A sensação de que vou morrer durou pouco porque um professor logo tirou o piá de cima de mim e levou nós dois para uma árvore submersa que tinha alguns galhos na superfície, e lá a gente ficou até alguém tirar a gente da lagoa. Sujeito firme aquele. Mas o susto foi impactante e marcou pra vida toda.
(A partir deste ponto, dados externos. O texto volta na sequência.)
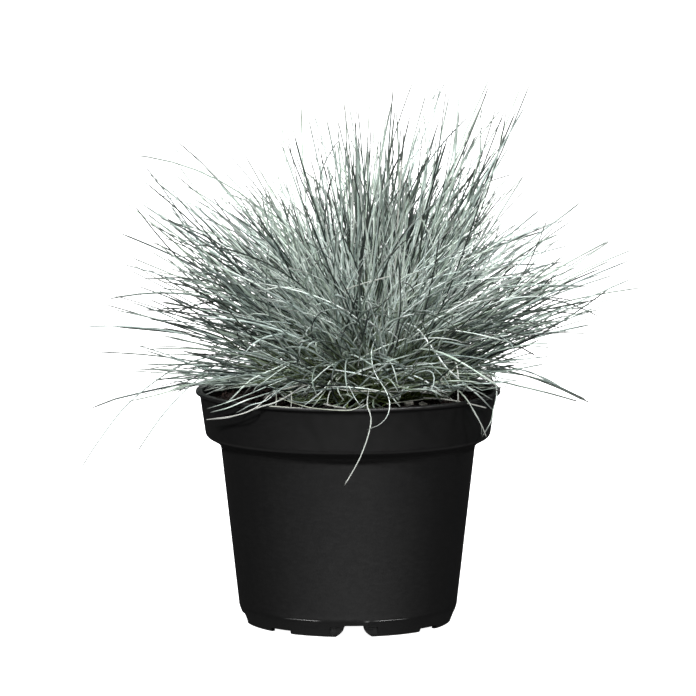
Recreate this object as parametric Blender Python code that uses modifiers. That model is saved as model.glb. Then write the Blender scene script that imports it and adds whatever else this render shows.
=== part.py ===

Uma coisa que me chama a atenção é saber que o guri não fez por mal, mas quase me matou por seu desespero de tentar se salvar. E quantas vezes não fiz isso por aí, e quantas vezes não sofri disso de novo? Não no lago nem com barco virado, mas ao longo dessa caminhada tantas e tantas vezes se fere por conta de se defender, tantas vezes até de coisas que nem existem, mas que parecem tão ameaçadoras quanto não encontrar lugar pra colocar o pé quando se está na água. E quando alguém se vê ameaçado e pode subir por cima de alguém pra se salvar, acredite que vai fazer isso se não enxergar nenhum outro caminho. E assim se segue ferindo e sendo ferido.

Faz parte da maturidade estar preparado para nadar. Faz parte da maturidade sair de baixo quando alguém que não sabe nadar tenta usá-lo como bóia. Às vezes é possível salvar o desesperado, às vezes, infelizmente, não. Mas faz parte da maturidade não se desesperar nem se deixar afogar pelo desesperado.